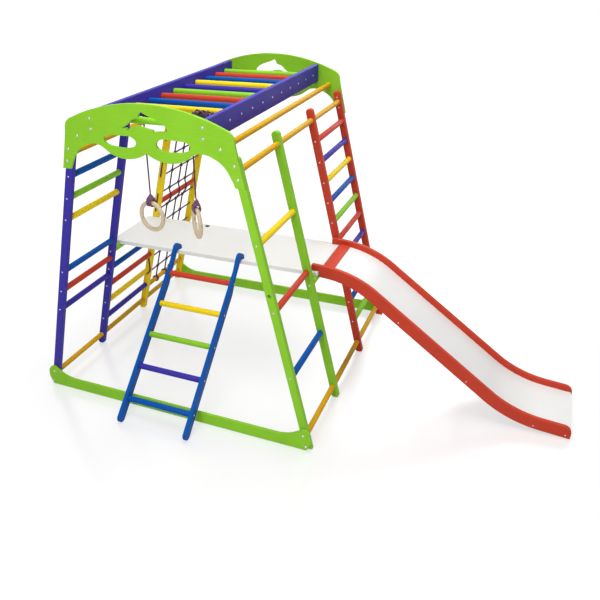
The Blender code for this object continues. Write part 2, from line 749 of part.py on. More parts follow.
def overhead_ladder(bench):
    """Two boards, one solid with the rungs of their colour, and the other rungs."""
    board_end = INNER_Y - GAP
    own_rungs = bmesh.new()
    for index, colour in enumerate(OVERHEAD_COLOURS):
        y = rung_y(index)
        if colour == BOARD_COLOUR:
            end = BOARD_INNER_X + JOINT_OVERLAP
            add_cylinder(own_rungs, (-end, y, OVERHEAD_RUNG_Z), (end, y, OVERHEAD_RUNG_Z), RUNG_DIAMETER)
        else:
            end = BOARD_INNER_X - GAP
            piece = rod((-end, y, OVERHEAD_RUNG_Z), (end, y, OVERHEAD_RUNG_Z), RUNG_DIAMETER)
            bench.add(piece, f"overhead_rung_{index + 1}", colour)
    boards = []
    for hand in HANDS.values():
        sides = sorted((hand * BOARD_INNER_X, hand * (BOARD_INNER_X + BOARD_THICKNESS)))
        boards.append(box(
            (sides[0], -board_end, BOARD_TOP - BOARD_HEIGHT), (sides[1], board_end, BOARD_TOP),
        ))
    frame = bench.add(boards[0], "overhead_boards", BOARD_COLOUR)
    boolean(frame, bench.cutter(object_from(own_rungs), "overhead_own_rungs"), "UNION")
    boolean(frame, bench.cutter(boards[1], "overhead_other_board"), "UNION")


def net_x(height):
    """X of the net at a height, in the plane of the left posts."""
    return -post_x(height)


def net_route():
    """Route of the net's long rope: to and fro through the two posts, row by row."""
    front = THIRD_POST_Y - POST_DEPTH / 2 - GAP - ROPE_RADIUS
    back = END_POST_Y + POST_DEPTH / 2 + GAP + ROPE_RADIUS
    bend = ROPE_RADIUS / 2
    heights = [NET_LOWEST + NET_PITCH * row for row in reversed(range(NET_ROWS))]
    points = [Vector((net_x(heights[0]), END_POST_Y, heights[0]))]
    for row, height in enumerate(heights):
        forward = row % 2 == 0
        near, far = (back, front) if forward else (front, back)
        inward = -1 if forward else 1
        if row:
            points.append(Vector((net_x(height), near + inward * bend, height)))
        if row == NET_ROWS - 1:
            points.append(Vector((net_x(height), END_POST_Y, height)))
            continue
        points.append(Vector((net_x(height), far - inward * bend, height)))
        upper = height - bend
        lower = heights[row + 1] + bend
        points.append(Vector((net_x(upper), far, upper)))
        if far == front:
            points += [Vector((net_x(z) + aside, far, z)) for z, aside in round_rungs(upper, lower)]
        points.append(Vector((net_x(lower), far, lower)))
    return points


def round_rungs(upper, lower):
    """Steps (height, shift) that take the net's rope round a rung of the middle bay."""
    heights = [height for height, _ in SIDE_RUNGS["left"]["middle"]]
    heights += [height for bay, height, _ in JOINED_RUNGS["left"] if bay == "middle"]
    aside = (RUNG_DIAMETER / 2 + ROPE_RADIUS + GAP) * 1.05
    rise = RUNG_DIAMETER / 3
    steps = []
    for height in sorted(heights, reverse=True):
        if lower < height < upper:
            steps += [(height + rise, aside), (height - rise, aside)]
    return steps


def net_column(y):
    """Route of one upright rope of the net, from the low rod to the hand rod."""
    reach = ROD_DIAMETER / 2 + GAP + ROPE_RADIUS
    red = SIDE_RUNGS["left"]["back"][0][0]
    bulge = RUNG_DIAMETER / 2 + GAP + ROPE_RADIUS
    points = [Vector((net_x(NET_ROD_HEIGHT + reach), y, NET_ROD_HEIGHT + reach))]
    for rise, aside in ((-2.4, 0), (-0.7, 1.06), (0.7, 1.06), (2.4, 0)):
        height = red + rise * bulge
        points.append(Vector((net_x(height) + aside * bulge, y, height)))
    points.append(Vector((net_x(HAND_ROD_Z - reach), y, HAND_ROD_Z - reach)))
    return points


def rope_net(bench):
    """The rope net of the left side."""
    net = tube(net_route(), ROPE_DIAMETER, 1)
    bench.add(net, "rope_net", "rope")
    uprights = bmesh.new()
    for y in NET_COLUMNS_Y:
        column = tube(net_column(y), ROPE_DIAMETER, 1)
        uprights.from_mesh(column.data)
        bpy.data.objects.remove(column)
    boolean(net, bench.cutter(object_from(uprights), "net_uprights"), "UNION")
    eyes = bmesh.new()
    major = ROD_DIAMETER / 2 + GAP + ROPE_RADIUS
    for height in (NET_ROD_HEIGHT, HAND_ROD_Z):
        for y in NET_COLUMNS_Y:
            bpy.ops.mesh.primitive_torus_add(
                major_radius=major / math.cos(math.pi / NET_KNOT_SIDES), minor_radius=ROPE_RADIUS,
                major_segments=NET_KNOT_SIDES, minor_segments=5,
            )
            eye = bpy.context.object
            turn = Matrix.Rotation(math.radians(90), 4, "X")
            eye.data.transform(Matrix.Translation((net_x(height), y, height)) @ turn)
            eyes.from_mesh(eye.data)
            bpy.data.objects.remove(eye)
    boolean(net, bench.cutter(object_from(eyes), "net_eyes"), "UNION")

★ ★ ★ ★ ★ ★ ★

Work to do: Write every line of the material above again, exactly.

Final result:
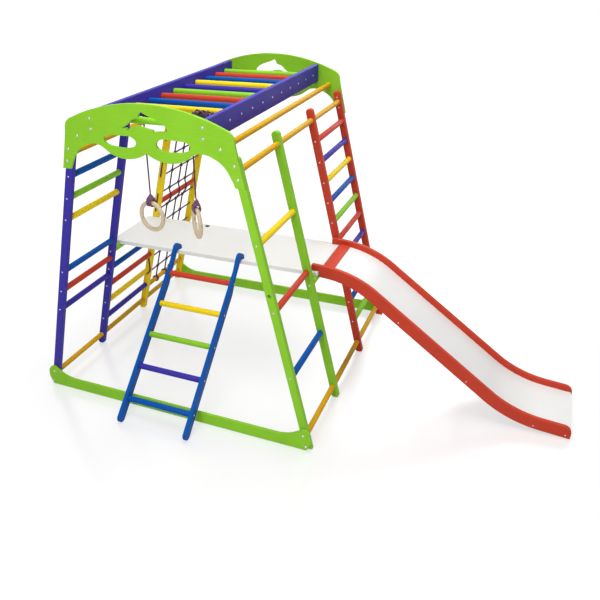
The Blender code for this object continues. Write part 2, from line 749 of part.py on. More parts follow.
def overhead_ladder(bench):
    """Two boards, one solid with the rungs of their colour, and the other rungs."""
    board_end = INNER_Y - GAP
    own_rungs = bmesh.new()
    for index, colour in enumerate(OVERHEAD_COLOURS):
        y = rung_y(index)
        if colour == BOARD_COLOUR:
            end = BOARD_INNER_X + JOINT_OVERLAP
            add_cylinder(own_rungs, (-end, y, OVERHEAD_RUNG_Z), (end, y, OVERHEAD_RUNG_Z), RUNG_DIAMETER)
        else:
            end = BOARD_INNER_X - GAP
            piece = rod((-end, y, OVERHEAD_RUNG_Z), (end, y, OVERHEAD_RUNG_Z), RUNG_DIAMETER)
            bench.add(piece, f"overhead_rung_{index + 1}", colour)
    boards = []
    for hand in HANDS.values():
        sides = sorted((hand * BOARD_INNER_X, hand * (BOARD_INNER_X + BOARD_THICKNESS)))
        boards.append(box(
            (sides[0], -board_end, BOARD_TOP - BOARD_HEIGHT), (sides[1], board_end, BOARD_TOP),
        ))
    frame = bench.add(boards[0], "overhead_boards", BOARD_COLOUR)
    boolean(frame, bench.cutter(object_from(own_rungs), "overhead_own_rungs"), "UNION")
    boolean(frame, bench.cutter(boards[1], "overhead_other_board"), "UNION")


def net_x(height):
    """X of the net at a height, in the plane of the left posts."""
    return -post_x(height)


def net_route():
    """Route of the net's long rope: to and fro through the two posts, row by row."""
    front = THIRD_POST_Y - POST_DEPTH / 2 - GAP - ROPE_RADIUS
    back = END_POST_Y + POST_DEPTH / 2 + GAP + ROPE_RADIUS
    bend = ROPE_RADIUS / 2
    heights = [NET_LOWEST + NET_PITCH * row for row in reversed(range(NET_ROWS))]
    points = [Vector((net_x(heights[0]), END_POST_Y, heights[0]))]
    for row, height in enumerate(heights):
        forward = row % 2 == 0
        near, far = (back, front) if forward else (front, back)
        inward = -1 if forward else 1
        if row:
            points.append(Vector((net_x(height), near + inward * bend, height)))
        if row == NET_ROWS - 1:
            points.append(Vector((net_x(height), END_POST_Y, height)))
            continue
        points.append(Vector((net_x(height), far - inward * bend, height)))
        upper = height - bend
        lower = heights[row + 1] + bend
        points.append(Vector((net_x(upper), far, upper)))
        if far == front:
            points += [Vector((net_x(z) + aside, far, z)) for z, aside in round_rungs(upper, lower)]
        points.append(Vector((net_x(lower), far, lower)))
    return points


def round_rungs(upper, lower):
    """Steps (height, shift) that take the net's rope round a rung of the middle bay."""
    heights = [height for height, _ in SIDE_RUNGS["left"]["middle"]]
    heights += [height for bay, height, _ in JOINED_RUNGS["left"] if bay == "middle"]
    aside = (RUNG_DIAMETER / 2 + ROPE_RADIUS + GAP) * 1.05
    rise = RUNG_DIAMETER / 3
    steps = []
    for height in sorted(heights, reverse=True):
        if lower < height < upper:
            steps += [(height + rise, aside), (height - rise, aside)]
    return steps


def net_column(y):
    """Route of one upright rope of the net, from the low rod to the hand rod."""
    reach = ROD_DIAMETER / 2 + GAP + ROPE_RADIUS
    red = SIDE_RUNGS["left"]["back"][0][0]
    bulge = RUNG_DIAMETER / 2 + GAP + ROPE_RADIUS
    points = [Vector((net_x(NET_ROD_HEIGHT + reach), y, NET_ROD_HEIGHT + reach))]
    for rise, aside in ((-2.4, 0), (-0.7, 1.06), (0.7, 1.06), (2.4, 0)):
        height = red + rise * bulge
        points.append(Vector((net_x(height) + aside * bulge, y, height)))
    points.append(Vector((net_x(HAND_ROD_Z - reach), y, HAND_ROD_Z - reach)))
    return points


def rope_net(bench):
    """The rope net of the left side."""
    net = tube(net_route(), ROPE_DIAMETER, 1)
    bench.add(net, "rope_net", "rope")
    uprights = bmesh.new()
    for y in NET_COLUMNS_Y:
        column = tube(net_column(y), ROPE_DIAMETER, 1)
        uprights.from_mesh(column.data)
        bpy.data.objects.remove(column)
    boolean(net, bench.cutter(object_from(uprights), "net_uprights"), "UNION")
    eyes = bmesh.new()
    major = ROD_DIAMETER / 2 + GAP + ROPE_RADIUS
    for height in (NET_ROD_HEIGHT, HAND_ROD_Z):
        for y in NET_COLUMNS_Y:
            bpy.ops.mesh.primitive_torus_add(
                major_radius=major / math.cos(math.pi / NET_KNOT_SIDES), minor_radius=ROPE_RADIUS,
                major_segments=NET_KNOT_SIDES, minor_segments=5,
            )
            eye = bpy.context.object
            turn = Matrix.Rotation(math.radians(90), 4, "X")
            eye.data.transform(Matrix.Translation((net_x(height), y, height)) @ turn)
            eyes.from_mesh(eye.data)
            bpy.data.objects.remove(eye)
    boolean(net, bench.cutter(object_from(eyes), "net_eyes"), "UNION")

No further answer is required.